◆ **Dataset**
------------------------

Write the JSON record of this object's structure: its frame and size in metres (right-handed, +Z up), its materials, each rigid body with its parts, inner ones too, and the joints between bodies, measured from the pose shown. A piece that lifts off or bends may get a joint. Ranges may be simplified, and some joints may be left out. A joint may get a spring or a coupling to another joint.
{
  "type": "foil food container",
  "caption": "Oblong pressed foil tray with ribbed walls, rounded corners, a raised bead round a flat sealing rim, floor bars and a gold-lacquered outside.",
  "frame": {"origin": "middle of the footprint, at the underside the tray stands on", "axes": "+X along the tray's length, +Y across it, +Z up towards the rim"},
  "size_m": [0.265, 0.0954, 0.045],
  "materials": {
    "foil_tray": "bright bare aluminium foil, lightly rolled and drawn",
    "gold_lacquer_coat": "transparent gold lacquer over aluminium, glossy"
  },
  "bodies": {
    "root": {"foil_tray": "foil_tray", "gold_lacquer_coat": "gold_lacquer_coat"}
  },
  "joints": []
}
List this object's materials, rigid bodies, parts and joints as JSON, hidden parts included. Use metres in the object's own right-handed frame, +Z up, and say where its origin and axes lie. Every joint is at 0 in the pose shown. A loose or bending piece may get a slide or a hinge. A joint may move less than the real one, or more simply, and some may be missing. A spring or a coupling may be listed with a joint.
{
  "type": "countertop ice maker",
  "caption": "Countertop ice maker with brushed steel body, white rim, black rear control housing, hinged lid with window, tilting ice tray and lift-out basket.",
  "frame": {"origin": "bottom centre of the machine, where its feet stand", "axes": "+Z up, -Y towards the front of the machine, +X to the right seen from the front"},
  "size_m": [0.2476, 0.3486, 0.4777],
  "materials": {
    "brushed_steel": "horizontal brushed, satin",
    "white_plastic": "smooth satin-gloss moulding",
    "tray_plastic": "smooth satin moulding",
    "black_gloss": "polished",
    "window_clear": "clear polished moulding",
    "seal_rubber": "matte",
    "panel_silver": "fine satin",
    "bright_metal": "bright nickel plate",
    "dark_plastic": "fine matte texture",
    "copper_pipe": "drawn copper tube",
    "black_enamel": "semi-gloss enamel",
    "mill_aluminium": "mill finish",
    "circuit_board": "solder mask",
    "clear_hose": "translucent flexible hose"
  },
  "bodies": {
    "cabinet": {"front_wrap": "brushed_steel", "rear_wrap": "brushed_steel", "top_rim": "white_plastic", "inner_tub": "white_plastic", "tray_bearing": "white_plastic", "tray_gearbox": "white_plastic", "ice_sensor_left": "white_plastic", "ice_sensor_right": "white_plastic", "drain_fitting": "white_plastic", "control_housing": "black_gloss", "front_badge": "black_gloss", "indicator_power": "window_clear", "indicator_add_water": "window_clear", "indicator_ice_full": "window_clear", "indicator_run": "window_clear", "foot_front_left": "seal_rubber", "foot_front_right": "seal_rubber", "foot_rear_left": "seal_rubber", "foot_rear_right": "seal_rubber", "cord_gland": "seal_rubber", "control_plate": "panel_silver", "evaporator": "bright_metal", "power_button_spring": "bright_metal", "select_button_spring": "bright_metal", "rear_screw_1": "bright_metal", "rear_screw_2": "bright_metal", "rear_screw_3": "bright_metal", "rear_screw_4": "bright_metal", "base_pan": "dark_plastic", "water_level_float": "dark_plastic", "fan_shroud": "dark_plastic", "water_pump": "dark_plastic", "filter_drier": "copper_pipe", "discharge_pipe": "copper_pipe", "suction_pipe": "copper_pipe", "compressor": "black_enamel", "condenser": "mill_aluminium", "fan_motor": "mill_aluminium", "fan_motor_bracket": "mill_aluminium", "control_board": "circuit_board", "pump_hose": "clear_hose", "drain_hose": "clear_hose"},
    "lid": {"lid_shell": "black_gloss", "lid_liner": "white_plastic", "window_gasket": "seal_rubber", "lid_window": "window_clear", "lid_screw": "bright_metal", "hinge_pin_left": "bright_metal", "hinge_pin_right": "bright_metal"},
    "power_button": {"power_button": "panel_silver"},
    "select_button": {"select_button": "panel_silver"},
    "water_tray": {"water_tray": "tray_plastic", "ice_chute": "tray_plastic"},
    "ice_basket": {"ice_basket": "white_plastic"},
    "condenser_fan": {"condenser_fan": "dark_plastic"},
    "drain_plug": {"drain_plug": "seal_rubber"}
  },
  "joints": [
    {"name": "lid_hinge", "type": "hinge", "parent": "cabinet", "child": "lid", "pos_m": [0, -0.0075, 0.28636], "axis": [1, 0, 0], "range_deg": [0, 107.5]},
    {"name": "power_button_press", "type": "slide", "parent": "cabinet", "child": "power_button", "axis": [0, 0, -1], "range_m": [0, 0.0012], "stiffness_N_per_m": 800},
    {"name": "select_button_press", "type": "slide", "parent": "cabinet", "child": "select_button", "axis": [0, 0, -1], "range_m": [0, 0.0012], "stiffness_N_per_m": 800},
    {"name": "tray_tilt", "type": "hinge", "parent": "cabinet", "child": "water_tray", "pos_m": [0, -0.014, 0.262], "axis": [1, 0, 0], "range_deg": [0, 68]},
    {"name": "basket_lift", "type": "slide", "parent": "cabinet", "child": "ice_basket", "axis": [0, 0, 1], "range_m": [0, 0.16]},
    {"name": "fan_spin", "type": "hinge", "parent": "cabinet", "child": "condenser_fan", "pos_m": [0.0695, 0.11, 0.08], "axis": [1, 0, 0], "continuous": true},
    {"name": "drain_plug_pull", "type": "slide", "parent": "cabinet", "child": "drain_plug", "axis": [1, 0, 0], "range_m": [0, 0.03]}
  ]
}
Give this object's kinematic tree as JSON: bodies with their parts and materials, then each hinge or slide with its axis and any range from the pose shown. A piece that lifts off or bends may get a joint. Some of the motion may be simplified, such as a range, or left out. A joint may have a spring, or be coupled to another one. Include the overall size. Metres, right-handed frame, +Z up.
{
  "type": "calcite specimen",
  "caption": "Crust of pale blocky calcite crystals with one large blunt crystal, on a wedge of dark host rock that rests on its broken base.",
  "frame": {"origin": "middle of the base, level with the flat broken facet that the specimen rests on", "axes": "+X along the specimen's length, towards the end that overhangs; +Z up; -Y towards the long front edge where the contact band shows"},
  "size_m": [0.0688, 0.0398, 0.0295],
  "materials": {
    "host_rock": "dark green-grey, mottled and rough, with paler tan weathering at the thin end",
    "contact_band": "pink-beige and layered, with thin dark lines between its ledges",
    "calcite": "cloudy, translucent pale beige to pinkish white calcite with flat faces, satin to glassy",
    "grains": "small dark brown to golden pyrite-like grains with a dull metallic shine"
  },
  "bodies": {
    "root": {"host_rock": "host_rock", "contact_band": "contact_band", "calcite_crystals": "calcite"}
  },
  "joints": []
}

------------------------

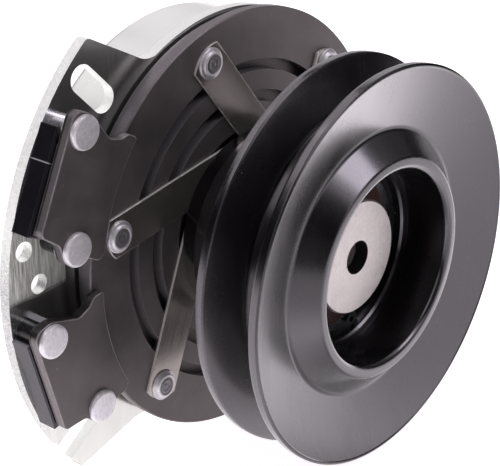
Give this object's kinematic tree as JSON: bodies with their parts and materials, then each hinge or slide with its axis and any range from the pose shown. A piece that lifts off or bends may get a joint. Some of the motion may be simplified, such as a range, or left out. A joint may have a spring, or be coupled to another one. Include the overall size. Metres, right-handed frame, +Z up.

------------------------

◆ **Work instructions**
Search the data above for the word "body", then gather each line in which it appears.

◆ **Answer for this exercise**
Write the JSON record of this object's structure: its frame and size in metres (right-handed, +Z up), its materials, each rigid body with its parts, inner ones too, and the joints between bodies, measured from the pose shown. A piece that lifts off or bends may get a joint. Ranges may be simplified, and some joints may be left out. A joint may get a spring or a coupling to another joint.
  "caption": "Countertop ice maker with brushed steel body, white rim, black rear control housing, hinged lid with window, tilting ice tray and lift-out basket.",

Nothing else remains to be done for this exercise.